▸ PROBLEM TO SOLVE
Exactly the lines from the one that contains "skimmer_housing();" to the one that contains "before = set(bpy.data.objects)", both lines included, should be copied, and no others.

▸ GIVEN DATA
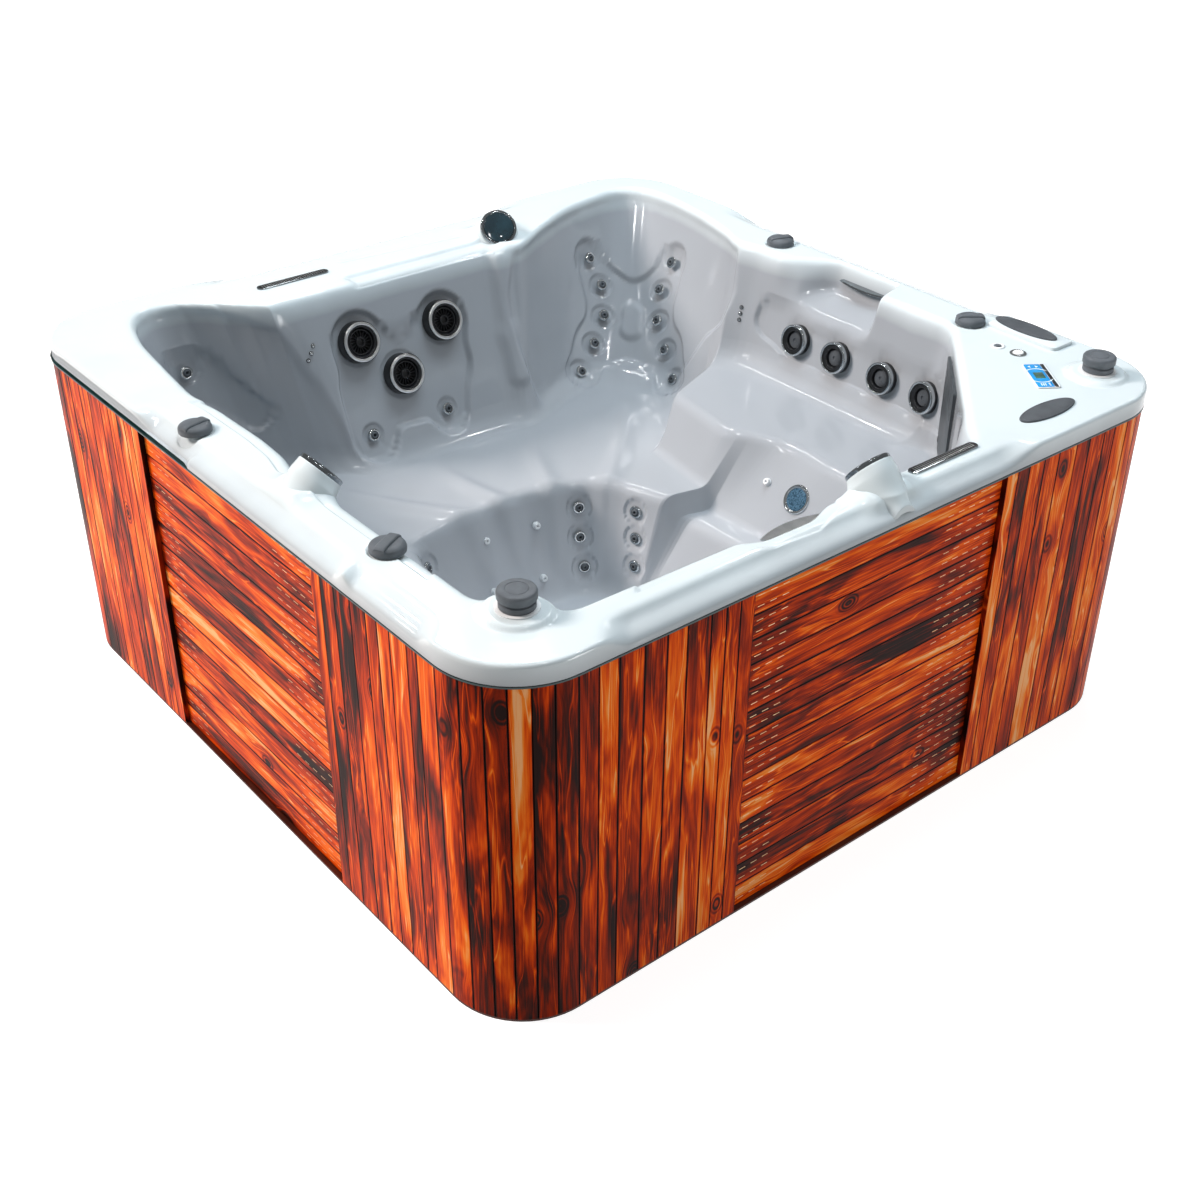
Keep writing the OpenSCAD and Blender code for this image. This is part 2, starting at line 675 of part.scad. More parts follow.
module lamp_bezels() {
    color("silver")
    union() {
        for (p = pods) at_pod(p) lamp_cup(pod_d - 2 * pod_wall - 1, pod_d - 4, 29);
        on_surface(1, lamp) translate([0, 0, -seat_depth]) lamp_cup(69.4, 84, 40);
    }
}

module lamp_lenses() {
    color("darkslategray")
    union() {
        for (p = pods) at_pod(p) translate([0, 0, -2]) cylinder(d = lens_d, h = 5);
        on_surface(1, lamp) translate([0, 0, -seat_depth - 2]) cylinder(d = 64.6, h = 5);
    }
}

module cascade_strips() {
    color("silver")
    for (p = strips) translate([p[0], p[1], rim_z - 2])
        difference() {
            union() {
                translate([-strip_l / 2, -strip_w / 2, 0]) cube([strip_l, strip_w, 7]);
                translate([-strip_l / 2 + 11, -7.5, -30]) cube([strip_l - 22, 15, 31]);
            }
            translate([-strip_l / 2 + 16, -4, -24]) cube([strip_l - 32, 8, 40]);
        }
}

module waterfall_lips() {
    color("silver")
    for (i = [0, 1]) at_lip(i) lip_blade(0);
}

module suction_covers() {
    color("gainsboro")
    for (p = suctions) on_surface(2, p)
        difference() {
            union() {
                translate([0, 0, -seat_depth]) cylinder(d = 104, h = seat_depth + 12);
                translate([0, 0, -60]) cylinder(d = 59.2, h = 60);
            }
            translate([0, 0, -70]) cylinder(d = 50, h = 74);
            for (i = [0:11]) rotate([0, 0, i * 30]) translate([17, 0, 0]) cylinder(d = 6, h = 30, $fn = 16);
        }
}

module diverter_knob(i) {
    color("dimgray")
    translate([diverters[i][0], diverters[i][1], rim_z + pedestal_h + 3.3])
    difference() {
        rotate_extrude($fn = 64)
            polygon([[0, 0], [diverter_d / 2 - 4, 0], [diverter_d / 2 - 3, 13], [diverter_d / 2 - 6, 15],
                [diverter_d / 2 - 6, 18], [diverter_d / 2, 20], [diverter_d / 2, diverter_h - 4],
                [diverter_d / 2 - 4, diverter_h], [0, diverter_h]]);
        translate([0, 0, -1]) cylinder(d = 20 + 2 * run_gap, h = 26);
    }
}

module diverter_valves() {
    color("lightgray")
    for (p = diverters) translate([p[0], p[1], rim_z + pedestal_h]) {
        cylinder(d = 92, h = 3);
        cylinder(d = 20, h = 24);
        translate([0, 0, -valve_h]) cylinder(d = 69.2, h = valve_h + 1);
        translate([-45, 0, pipe_d / 2 + 4 - valve_h]) along_x(pipe_d, 90);
    }
}

module air_knob(i) {
    color("dimgray")
    translate([air_controls[i][0], air_controls[i][1], rim_z - seat_depth + 3.3])
    difference() {
        union() {
            rotate_extrude($fn = 64)
                polygon([[0, 0], [air_d / 2, 0], [air_d / 2, air_h - 9], [air_d / 2 - 8, air_h - 2], [0, air_h - 2]]);
            intersection() {
                cylinder(d = air_d - 6, h = air_h + 2);
                translate([-air_d / 2, -14, 0]) cube([air_d, 28, air_h + 2]);
            }
        }
        translate([0, 0, -1]) cylinder(d = 14 + 2 * run_gap, h = 15);
    }
}

module air_valves() {
    color("lightgray")
    for (p = air_controls) translate([p[0], p[1], rim_z - seat_depth]) {
        cylinder(d = 64, h = 3);
        cylinder(d = 14, h = 13);
        translate([0, 0, -44]) cylinder(d = 40.2, h = 45);
    }
}

module control_panel() {
    color("steelblue")
    at_panel(rim_z - 1.5) {
        translate([-panel_l / 2, -panel_wide / 2, 0]) cube([panel_l, panel_wide, 5]);
        translate([0, 0, -24]) cylinder(d = 28, h = 25);
    }
}

module button_cap(i) {
    translate([buttons[i][0], buttons[i][1], rim_z])
    translate([0, 0, -16]) cylinder(d = button_sizes[i][2], h = 16 + 4 + button_travel);
}

module jets_button() {
    color("lightgray") button_cap(0);
}

module light_button() {
    color("white") button_cap(1);
}

module button_sockets() {
    color("silver")
    for (i = [0, 1]) translate([buttons[i][0], buttons[i][1], rim_z])
        difference() {
            union() {
                cylinder(d = button_sizes[i][0], h = 4);
                translate([0, 0, -34]) cylinder(d = button_sizes[i][1], h = 35);
            }
            translate([0, 0, -16 - button_travel - 1])
                cylinder(d = button_sizes[i][2] + 2 * run_gap, h = 40);
        }
}

function oval_top(i) = i == 0 ? rim_z + plate_h : rim_z;
module speaker(i) {
    color("dimgray")
    at_oval(i, oval_top(i)) {
        translate([0, 0, 0.3]) oval(oval_l, oval_w, 4);
        translate([0, 0, -speaker_rise - 10]) oval(oval_l - 12, oval_w - 12, speaker_rise + 11);
    }
}

module speaker_wells() {
    color("black")
    for (i = [0, 1]) at_oval(i, oval_top(i) - speaker_rise - 20)
        difference() {
            oval(oval_l, oval_w, speaker_rise + 20);
            translate([0, 0, 5]) oval(oval_l - 10, oval_w - 10, speaker_rise + 20);
        }
}

module skimmer_housing() {
    color("gainsboro")
    at_skimmer()
    difference() {
        union() {
            translate([11 - 6, -skim_w / 2 - 14, skim_z - 14]) cube([6, skim_w + 28, skim_h + 28]);
            translate([5, -skim_w / 2, skim_z]) cube([skim_depth + 6, skim_w, skim_h]);
        }
        translate([0, -skim_w / 2 + skim_wall, skim_z + skim_wall])
            cube([skim_depth + 7, skim_w - 2 * skim_wall, skim_h - 2 * skim_wall]);
        translate([100, 0, skim_z - 40]) cylinder(d = 50, h = 60);
    }
}

module skimmer_cover() {
    color("dimgray")
    at_skimmer()
    translate([5 - run_gap - cover_t, -skim_w / 2 - cover_side, skim_z - cover_low])
    cube([cover_t, skim_w + 2 * cover_side, skim_h + cover_low + cover_high]);
}

module filter_cartridge() {
    color("aliceblue")
    at_skimmer()
    translate([100, 0, skim_z + skim_wall + 0.3])
    difference() {
        cylinder(d = 140, h = skim_h - 2 * skim_wall - 24);
        translate([0, 0, -1]) cylinder(d = 46, h = skim_h - 50);
    }
}

// Equipment in the bay behind the service panel, all on the base pan
pump_at = [-470, 295 - hl, 118];
motor_d = 150;
motor_l = 250;
wet_d = 188;
wet_l = 84;
shaft_d = 16;
impeller_d = 118;
heater_at = [60, 250 - hl, 96];
heater_d = 60;
heater_l = 340;
box_size = [300, 110, 190];
blower_at = [620, 260 - hl];
blower_d = 168;
blower_h = 170;
fan_d = 130;
pipe_d = 48;
elbow_d = 76;
join_gap = 0.3;

module along_x(d, l) {
    rotate([0, 90, 0]) cylinder(d = d, h = l);
}

module pump_motor() {
    color("darkgray")
    translate(pump_at)
    difference() {
        union() {
            along_x(motor_d, motor_l);
            for (x = [30, motor_l - 70])
                translate([x, -60, pan_t - pump_at[2]]) cube([40, 120, pump_at[2] - pan_t]);
        }
        translate([motor_l - 90, 0, 0]) along_x(shaft_d + 2 * run_gap, 100);
    }
}

module pump_wet_end() {
    color("black")
    translate(pump_at + [motor_l, 0, 0])
    difference() {
        union() {
            along_x(wet_d, wet_l);
            translate([wet_l / 2, 0, 0]) cylinder(d = pipe_d + 12, h = wet_d / 2 + 24);
            translate([wet_l - 1, 0, 0]) along_x(pipe_d + 12, 26);
        }
        translate([12, 0, 0]) along_x(impeller_d + 16, wet_l - 24);
        translate([-1, 0, 0]) along_x(shaft_d + 6, 20);
        translate([wet_l / 2, 0, 0]) cylinder(d = pipe_d - 6, h = wet_d);
        translate([wet_l / 2, 0, 0]) along_x(pipe_d - 6, wet_l);
    }
}

module pump_impeller() {
    color("goldenrod")
    translate(pump_at + [motor_l, 0, 0]) {
        translate([-80, 0, 0]) along_x(shaft_d, 110);
        translate([18, 0, 0]) along_x(impeller_d, 8);
        for (i = [0:5]) rotate([i * 60, 0, 0])
            translate([25, -2, 10]) cube([16, 4, impeller_d / 2 - 14]);
    }
}

module heater_tube() {
    color("silver")
    translate(heater_at) {
        along_x(heater_d, heater_l);
        for (x = [0, heater_l - 34]) translate([x, 0, 0]) along_x(heater_d + 22, 34);
        for (x = [60, heater_l - 90])
            translate([x, -20, pan_t - heater_at[2]]) cube([30, 40, heater_at[2] - pan_t]);
    }
}

module control_box() {
    color("gray")
    translate([heater_at[0] + 20, heater_at[1] - box_size[1] / 2, heater_at[2] + 46]) {
        cube(box_size);
        for (x = [70, 200]) for (y = [0, box_size[1] - 14])
            translate([x, y, pan_t - heater_at[2] - 46]) cube([16, 14, heater_at[2] + 47 - pan_t]);
    }
}

module blower_housing() {
    color("dimgray")
    translate([blower_at[0], blower_at[1], pan_t])
    difference() {
        union() {
            cylinder(d = blower_d, h = blower_h);
            translate([0, 0, blower_h - 1]) cylinder(d = pipe_d, h = 31);
        }
        translate([0, 0, 10]) cylinder(d = fan_d + 14, h = blower_h - 20);
        translate([0, 0, blower_h - 20]) cylinder(d = pipe_d - 8, h = 60);
        translate([0, 0, -1]) cylinder(d = 40, h = 20);
    }
}

module blower_fan() {
    color("white")
    translate([blower_at[0], blower_at[1], pan_t + 10.4]) {
        cylinder(d = 44, h = 90);
        translate([0, 0, 90]) cylinder(d = fan_d, h = 5);
        for (i = [0:7]) rotate([0, 0, i * 45])
            translate([24, -1.5, 93]) cube([fan_d / 2 - 27, 3, 28]);
    }
}

function behind(kind, p, d) = surf(kind, p) - facing(kind, p) * d;

// Straight lengths of pipe, with an elbow at each turn
module pipe(route) {
    for (i = [1:len(route) - 1]) {
        v = route[i] - route[i - 1];
        translate(route[i - 1])
            rotate([0, acos(v[2] / norm(v)), atan2(v[1], v[0])]) cylinder(d = pipe_d, h = norm(v));
        if (i < len(route) - 1) translate(route[i]) sphere(d = elbow_d);
    }
}

module water_pipes() {
    inlet = pump_at + [motor_l + wet_l + 25 + join_gap, 0, 0];
    top = pump_at + [motor_l + wet_l / 2, 0, wet_d / 2 + 24 + join_gap];
    tee = [inlet[0] + 40, inlet[1] + 120, 190];
    second = behind(2, suctions[1], 110);
    side = [second[0], tee[1], second[2]];
    filter = [skim_at[0] + 100 * cos(skim_dir), skim_at[1] + 100 * sin(skim_dir), skim_z - join_gap];
    warm = heater_at + [heater_l + join_gap, 0, 0];
    fork = warm + [50, 0, 304];
    valve_z = rim_z + pedestal_h - valve_h - join_gap;
    color("white")
    union() {
        pipe([inlet, inlet + [40, 0, 0], tee, behind(2, suctions[0], 110),
            behind(2, suctions[0], 60 + join_gap)]);
        pipe([tee, side, second, behind(2, suctions[1], 60 + join_gap)]);
        pipe([filter, [filter[0], filter[1], floor_z + 120], side]);
        pipe([top, top + [0, 0, 70], [heater_at[0] - 40, heater_at[1], top[2] + 70],
            heater_at - [40, 0, 0], heater_at - [join_gap, 0, 0]]);
        pipe([warm, warm + [50, 0, 0], fork, [diverters[0][0], diverters[0][1], fork[2]],
            [diverters[0][0], diverters[0][1], valve_z]]);
        pipe([fork, [diverters[1][0], diverters[1][1], fork[2]],
            [diverters[1][0], diverters[1][1], valve_z]]);
    }
}

acrylic_shell();
rim_gasket();
base_pan();
frame_rails();
frame_studs();
shell_props();
corner_boards();
corner_battens();
side_panels();
service_panel();
large_jet_housings();
on_surface(0, large_jets[0]) jet_bezel(large_d);  // large_jet_bezel_1
on_surface(0, large_jets[1]) jet_bezel(large_d);  // large_jet_bezel_2
on_surface(0, large_jets[2]) jet_bezel(large_d);  // large_jet_bezel_3
on_surface(0, large_jets[0]) jet_rotor(large_d);  // large_jet_rotor_1
on_surface(0, large_jets[1]) jet_rotor(large_d);  // large_jet_rotor_2
on_surface(0, large_jets[2]) jet_rotor(large_d);  // large_jet_rotor_3
medium_jet_housings();
on_surface(0, medium_jets[0]) jet_bezel(medium_d);  // medium_jet_bezel_1
on_surface(0, medium_jets[1]) jet_bezel(medium_d);  // medium_jet_bezel_2
on_surface(0, medium_jets[2]) jet_bezel(medium_d);  // medium_jet_bezel_3
on_surface(0, medium_jets[3]) jet_bezel(medium_d);  // medium_jet_bezel_4
on_surface(0, medium_jets[0]) jet_rotor(medium_d);  // medium_jet_rotor_1
on_surface(0, medium_jets[1]) jet_rotor(medium_d);  // medium_jet_rotor_2
on_surface(0, medium_jets[2]) jet_rotor(medium_d);  // medium_jet_rotor_3
on_surface(0, medium_jets[3]) jet_rotor(medium_d);  // medium_jet_rotor_4
small_jets();
air_nozzles();
led_studs();
lamp_bezels();
lamp_lenses();
cascade_strips();
waterfall_lips();
suction_covers();
diverter_knob(0);  // diverter_knob_near
diverter_knob(1);  // diverter_knob_right
diverter_valves();
air_knob(0);  // air_knob_1
air_knob(1);  // air_knob_2
air_knob(2);  // air_knob_3
air_knob(3);  // air_knob_4
air_valves();
control_panel();
jets_button();
light_button();
button_sockets();
speaker(0);  // speaker_right
speaker(1);  // speaker_front
speaker_wells();
skimmer_housing();
skimmer_cover();
filter_cartridge();
pump_motor();
pump_wet_end();
pump_impeller();
heater_tube();
control_box();
blower_housing();
blower_fan();
water_pipes();
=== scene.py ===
# %% [markdown]
# # Dressing a hot tub
# The tub's solids, with their real sizes and joints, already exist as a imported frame.
# This lesson dresses that frame: it never moves or resizes it, and every piece made here
# rides on one of its bodies. We start by loading it and keeping its box for later.
# %% Load the frame
import math
import bpy
import numpy as np
from mathutils import Matrix, Vector


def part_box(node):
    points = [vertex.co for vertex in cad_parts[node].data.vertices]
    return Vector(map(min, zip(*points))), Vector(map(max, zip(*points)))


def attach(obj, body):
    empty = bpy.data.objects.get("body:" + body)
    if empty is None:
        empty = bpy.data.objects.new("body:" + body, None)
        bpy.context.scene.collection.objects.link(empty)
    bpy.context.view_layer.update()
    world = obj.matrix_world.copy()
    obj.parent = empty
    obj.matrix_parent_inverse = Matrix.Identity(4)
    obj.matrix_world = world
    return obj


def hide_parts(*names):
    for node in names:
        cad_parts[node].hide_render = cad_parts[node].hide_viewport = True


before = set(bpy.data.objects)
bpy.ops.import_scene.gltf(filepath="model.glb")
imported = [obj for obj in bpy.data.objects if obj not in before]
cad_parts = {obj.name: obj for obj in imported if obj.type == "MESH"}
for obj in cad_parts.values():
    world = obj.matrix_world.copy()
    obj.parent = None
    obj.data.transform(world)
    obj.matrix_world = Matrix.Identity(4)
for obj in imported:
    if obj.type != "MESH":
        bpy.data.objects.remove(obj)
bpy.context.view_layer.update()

MM = 0.001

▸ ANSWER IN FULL
skimmer_housing();
skimmer_cover();
filter_cartridge();
pump_motor();
pump_wet_end();
pump_impeller();
heater_tube();
control_box();
blower_housing();
blower_fan();
water_pipes();
=== scene.py ===
# %% [markdown]
# # Dressing a hot tub
# The tub's solids, with their real sizes and joints, already exist as a imported frame.
# This lesson dresses that frame: it never moves or resizes it, and every piece made here
# rides on one of its bodies. We start by loading it and keeping its box for later.
# %% Load the frame
import math
import bpy
import numpy as np
from mathutils import Matrix, Vector


def part_box(node):
    points = [vertex.co for vertex in cad_parts[node].data.vertices]
    return Vector(map(min, zip(*points))), Vector(map(max, zip(*points)))


def attach(obj, body):
    empty = bpy.data.objects.get("body:" + body)
    if empty is None:
        empty = bpy.data.objects.new("body:" + body, None)
        bpy.context.scene.collection.objects.link(empty)
    bpy.context.view_layer.update()
    world = obj.matrix_world.copy()
    obj.parent = empty
    obj.matrix_parent_inverse = Matrix.Identity(4)
    obj.matrix_world = world
    return obj


def hide_parts(*names):
    for node in names:
        cad_parts[node].hide_render = cad_parts[node].hide_viewport = True


before = set(bpy.data.objects)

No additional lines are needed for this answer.